Turretin heads his treatment of this issue with a question: “Whether any conditional will, or universal purpose of having mercy upon the whole human race fallen into sin, of destinating Christ as Mediator for all and each one, and of calling them all to a saving participation of his benefits, ought to be attributed to God?” His immediate, clear, and conclusive answer—on behalf of Reformed orthodoxy—is: “We deny.” Such a view, Turretin attributes to the Lutherans, the Arminians, and certain Reformed theologians who, by “extending more widely the periphery of grace and defending the universality of Mercy, Redemption and vocation (God’s call by the gospel—D.E.),” “depart from the doctrine thus far received in our Churches” (p. 110). 

First of all, Turretin explains the question. “The question is not, whether there is in God a will commanding and approving faith and salvation of men; nor, whether God commands in the Gospel men to believe and repent, if they wish to be saved; and whether it please him for me to believe and be saved. For no one denies that God is pleased with the conversion and life of the sinner rather than with his. death . . . But the question is, whether from such a will approving and commanding what men must do in order to obtain salvation can be gathered any will or purpose of God, by which he intended the salvation of all and every one under the condition of faith . . .” (pp. 111, 112). “. . . the question may be reduced to these boundaries; whether there is in God a general decree, whether it is called a counsel or purpose, or a conditional will, by which God truly and earnestly intended to have mercy unto salvation upon all and each one, not by giving faith, but by sending Christ for all and each one, and calling them to salvation under the condition of faith and repentance which the patrons of Universal grace maintain; We deny.” (p. 112). 

Next, he proves that there is no such gracious will or purpose towards all men in God. The first proof is obtained “From the decree of Election and Reprobation. Because the Scripture makes the purpose of having mercy particular, not universal, since it testifies that God has mercy upon some certain persons only, loves and inscribes them in the book of life, but hates, hardens, appoints to wrath, and ordains to condemnation others, Rom. 9:11-13, 18, 22I Thess. 5:9I Pet. 2:8; for who would say that God willed to pity unto salvation those whom he reprobated from eternity, and most seriously intended for them one end under a condition, whom by the same act of will he excluded from the means of ever arriving at that end? And who does not see that the conditional purpose to give salvation to innumerable persons, is destroyed by the absolute purpose concerning the not-giving of faith to them” (p. 113)? 

Against this proof, it was objected that, in addition to the merciful will of God in election that effectually saves, there is also a merciful will that does not save—exactly the position of the present-day defenders of the offer.
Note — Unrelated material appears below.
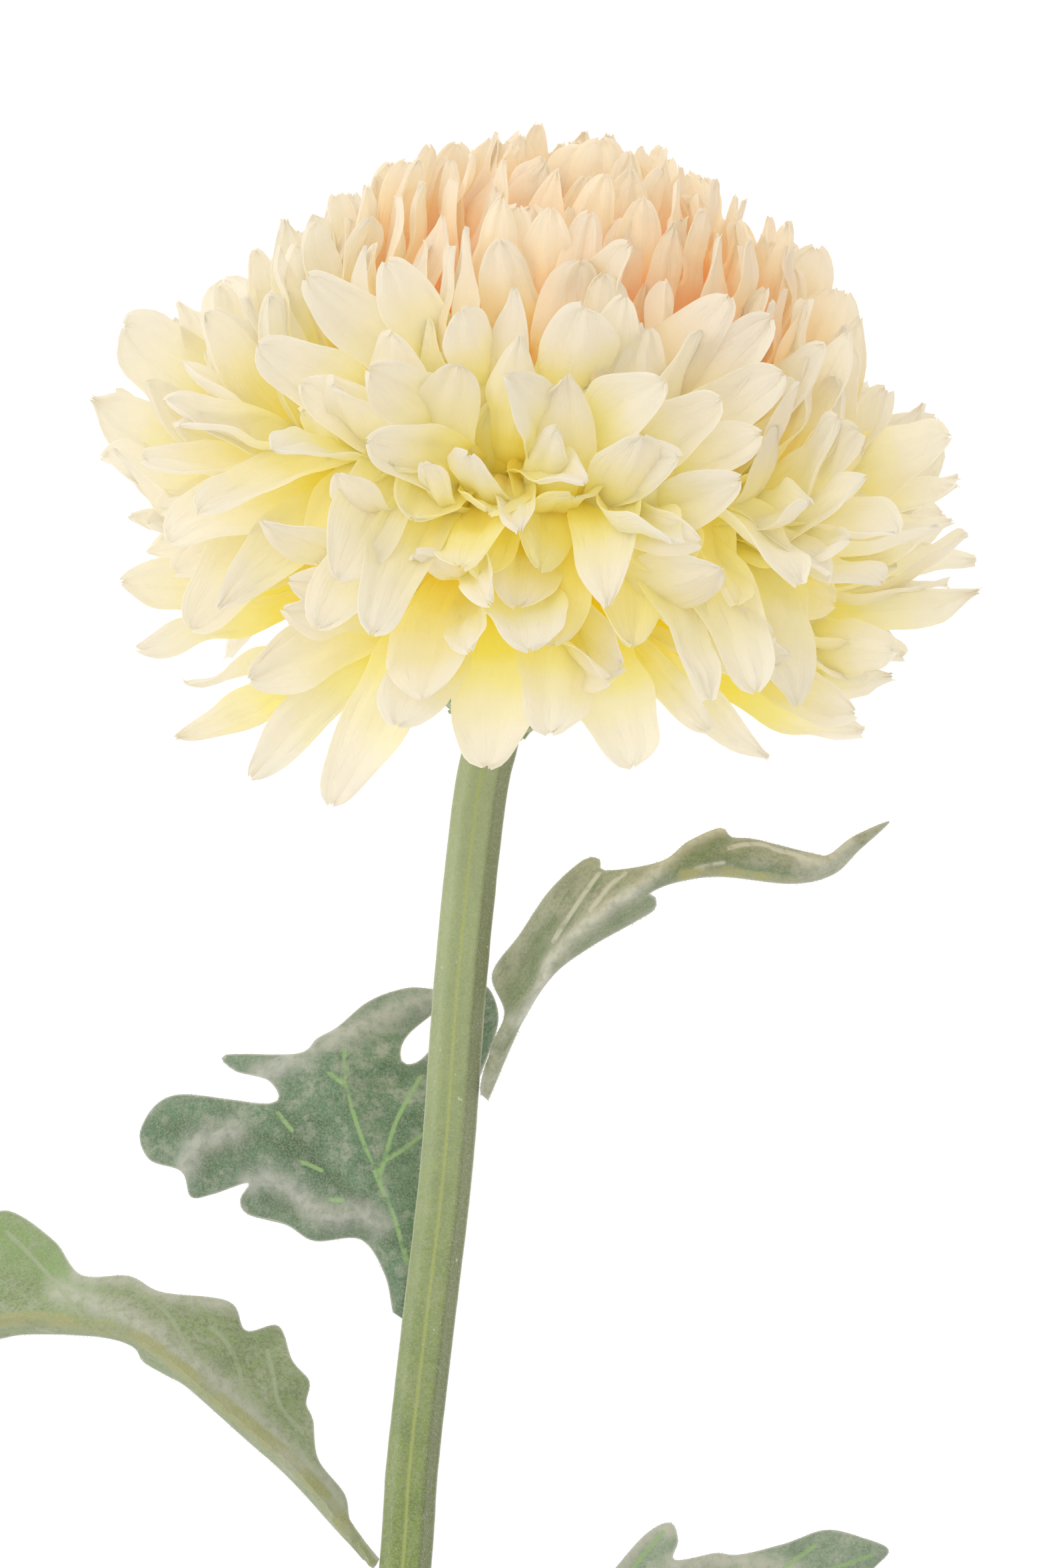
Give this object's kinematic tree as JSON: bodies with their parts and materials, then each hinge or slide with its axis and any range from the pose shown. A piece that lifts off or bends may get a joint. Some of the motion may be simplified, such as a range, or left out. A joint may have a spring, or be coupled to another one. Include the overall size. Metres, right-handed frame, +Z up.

Turretin’s reply to this objection is devastating: ” . . . it is gratuitously supposed that there is that twofold purpose of having mercy, while the Scripture draws every purpose of God’s mercy from his eternal election, yea, it makes Election itself to consist in it,Rom. 8:28, 29 and Rom. 9:11Eph. 1:11II Tim. 1:9. And the thing itself teaches that it cannot be conceived without absurdity, that God, in whom there cannot be priority and posteriority, and who decrees all things by a sole and most simple act of will, by the same act willed most seriously to intend salvation for some under a certain condition, and at the same time, he, who alone can give, determined to deny to them the very condition without which salvation cannot be obtained; what else is this than to will to have mercy and not to will at the same time? I confess that the sole act of the divine will can be divided into various acts, which may be conceived as prior and posterior, but this is to be understood only of those, which do not butt against each other, and destroy themselves; Now to say that God intended salvation for all, and at the same time decreed to elect and love some, but to hate and reprobate others, are most absurd, nor can they either at the same time stand with God, or even successively, unless his will is supposed to be liable to change, which is blasphemous” (p. 114). 

The second proof is that, if God earnestly willed the salvation of all men, He would also will all the means necessary to that end, e.g., the preaching of the gospel and the gift of faith, and would actually confer salvation upon all—which, in fact, is not the case. Turretin’s argument here is that by the notion of a sincere, merciful desire to save all, “velleities (wishes—D.E.) and vehement desires, but fruitless and frustrated, are attributed to God, by which he is made to intend and in earnest will that which willing he yet knew would never either be, nor could be.” This, says Turretin, is not “becoming to the majesty of the supreme Deity”; is “repugnant to his wisdom and power”; obscures and lessens the divine goodness and grace, making God’s goodness and grace “vain and inefficacious” (p. 118). In short, Turretin condemns the doctrine of a sincere desire of God to save all men as a denial both of God’s sovereignty and of God’s truthfulness. It is a denial of God’s sovereignty because God’s will to save is not realized; it is a denial of God’s truthfulness because it represents God as desiring to save many whom He has no intention of saving. 

In a fascinating section, Turretin turns his attention to several passages of Scripture that the opponents of Reformed orthodoxy brought up—already in the 17th century!—in support of a Divine desire, or will, to save all men. John 3:16 is the first passage. Turretin insists that “the Love treated of in John 3:16 . . . cannot be universal towards all and every one, but special towards a few.” It has reference “only (to) those chosen out of the world.” As for the word, “world,” “why then should not the World here be taken not universally for individuals, but indefinitely for any one, Jews as well as Gentiles, without distinction of nation, language and condition, that he may be said to have loved the human race, inasmuch as he was unwilling to destroy it entirely but decreed to save some certain person out of it, not only from one people as before, but from all indiscriminately although the effects of that love should not be extended to each individual, but only to some certain ones, viz, those chosen out of the world? And nothing is more frequent in common conversation than to attribute to a community something with respect to some certain individual, not to all” (pp. 119, 120).